What’s needed is an outside, independent, professionally-staffed panel, with trustworthy and transparent processes, so as to provide survivors and others with a safe place where they can (1) report abusive clergy while having their privacy safeguarded, (2) have a reasonable expectation of being objectively and compassionately heard, and (3) have their reports fairly assessed by people with the expertise to do so responsibly.

Many may argue that, for outside investigations, people should simply go to the police. Of course, crimes should always be reported to law enforcement. But merely referring people to the police provides no solution to the SBC’s systemic problem and amounts to an immoral institutional abdication.

The reality remains that the vast majority of clergy sex abuse cases will not, and often cannot, be criminally prosecuted, frequently because of church cover-ups in the past that allowed statutes of limitation to run out. So, if kids and congregants are to be protected, there must also be effective mechanisms for institutional accountability.

“The SBC has effectively trained another generation to be rightfully wary of everything its leaders say about addressing the persistent problem of clergy sexual abuse.”

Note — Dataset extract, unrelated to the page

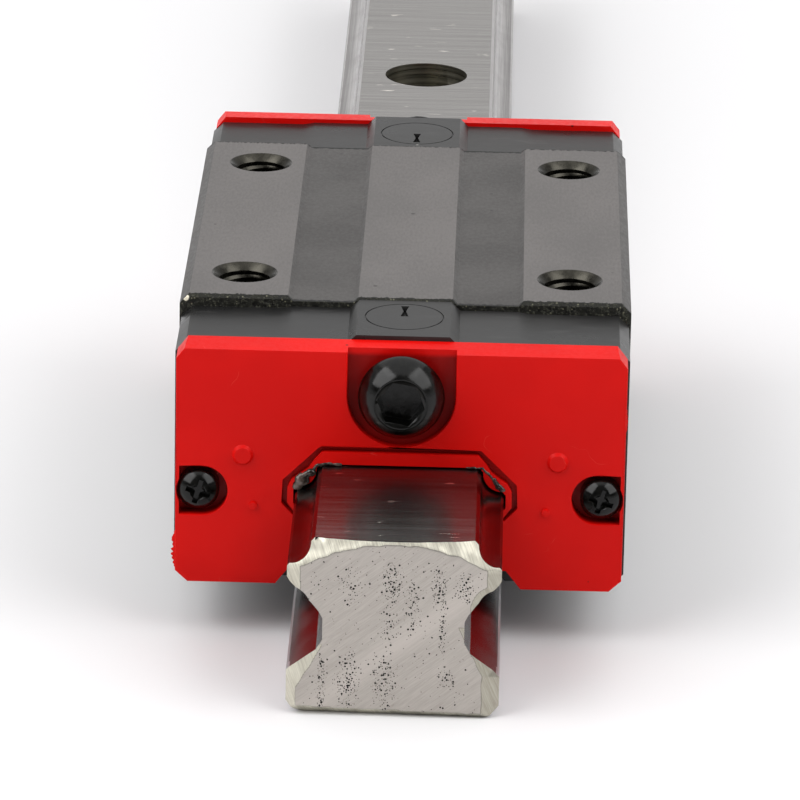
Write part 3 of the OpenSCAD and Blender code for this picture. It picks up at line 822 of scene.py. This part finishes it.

An outside, independent, professionally-staffed review panel is the first step toward accountability – and a step that must come prior to any Credentials Committee process. Otherwise, the process is unlikely to have much impact.

An outside, independent panel could make determinations about credibly-accused clergy sex abusers and enablers and relay that information to churches. The churches could then exercise their autonomous authority based on sound information. And if a church persisted in keeping a credibly-accused pastor in the pulpit, the Credentials Committee would then have a solid basis on which to deem a church “not in friendly cooperation.”

The use of an outside, independent panel would be a much more expensive process than the flawed Credentials Committee process. But at some point, the SBC must cease with trying to address this massive problem on the cheap via superficial tactics focused more on institutional image-management.

After all these many years of denominational do-nothingness – and after many hundreds and likely thousands of wounded clergy sex abuse survivors – the SBC must finally decide to do what it takes to better protect kids and congregants and to truly care well for those who have been abused within this faith group.